Has anyone made a progressive spring for 80's?
They are linear. Nobody makes a progressive for the 80 anymore, except in a 1-2" version
Has anyone made a progressive spring for 80's?
These Kings say they are progressive Coil-Over Springs - AFCO UTV YAMAHA RHINO POLARIS RZR SHOCKS
So what is the reason more companies don't offer progressive springs? Are they more expensive to produce? Too labor intensive?
Must mean the ones under my rig don't exist.
I've got the Autocraft.com.au 3" slinky lift. Its designed to be 3" with full armour and expo loaded (ie 2 week desert trip all food water and fuel), so with a ali bullbar and no winch, and no rear bar/tyre carrier it sits about 4" front and 5" rear unloaded. Springs are progressive wound to stay captive when running a 12-14" stroke shock.

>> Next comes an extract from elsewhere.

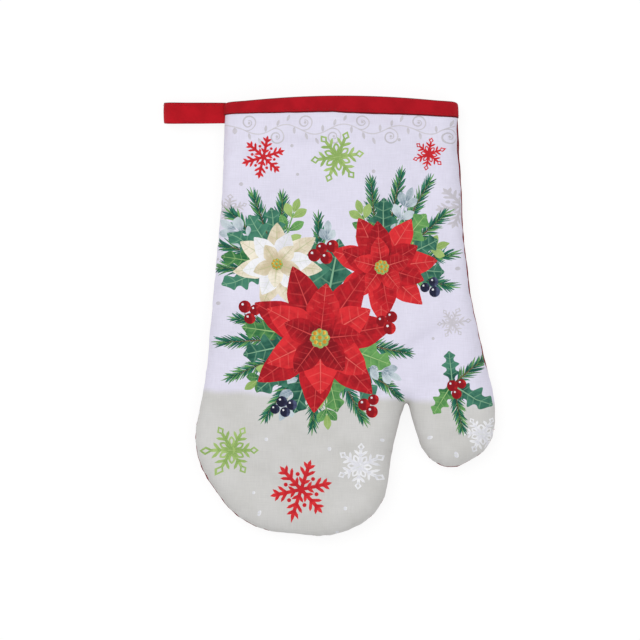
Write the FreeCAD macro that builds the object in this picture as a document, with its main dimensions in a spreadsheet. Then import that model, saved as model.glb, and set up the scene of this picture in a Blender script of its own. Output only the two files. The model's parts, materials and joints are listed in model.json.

Autocraft offer the springs in different rates depending on what you are carrying and different ride heights.
No affliation, etc
Alright I don't know what I'm talking about. I don't have progressive springs that have dead coils to stay captive or a rising rate spring to run flexible when unladen but still cope with corrugations with a 3300kg GVM.I can't find anything official on those springs, so I can't say how they're designed.
What I know is common is a "progressive" spring which has dead coils wound at the top. In normal circumstances, those dead coils do nothing more than act as a bit of a spacer, they provide no spring rate what so ever. When you drop the axle, they become live, and prevent the spring from popping out.
What you're describing sounds like this. A bunch of manufacturers offer this (including OME), but this isn't really what we mean when we say progressive.
What we're looking for is a spring where all the coils stay live, but is wound with one or more rates. The idea being that in normal circumstances you are in the light spring rate range, and only when loaded down with gear does the heavy spring rate kick in. Best of both worlds, light when driving around town and heavy when loaded for bear.
Additionally, 3" isn't really significantly longer than the ~2.5" that's already being offered out there. Folks are more looking for a 4" or 6" progressive spring.
Back to the program - the 80 needs good shocks more than any other suspension component, but the price point is $150 - $200 per shock, not $400+.
@LT, Are you going to offer a non-reservoir stage 1 shock for 4-6" lifts? I didn't see it on the website and was wondering if it was coming?
Currently Icon is only listing the 2.5" remote reservoirs for the 4-6" lift I will need to inquire with them if they plan on doing a 2.0 in the future.
Now I just need somebody to do a test on how these stage 1 shocks improve over an OME stock height Nitro Sport shock....
Must mean the ones under my rig don't exist.
I've got the Autocraft.com.au 3" slinky lift.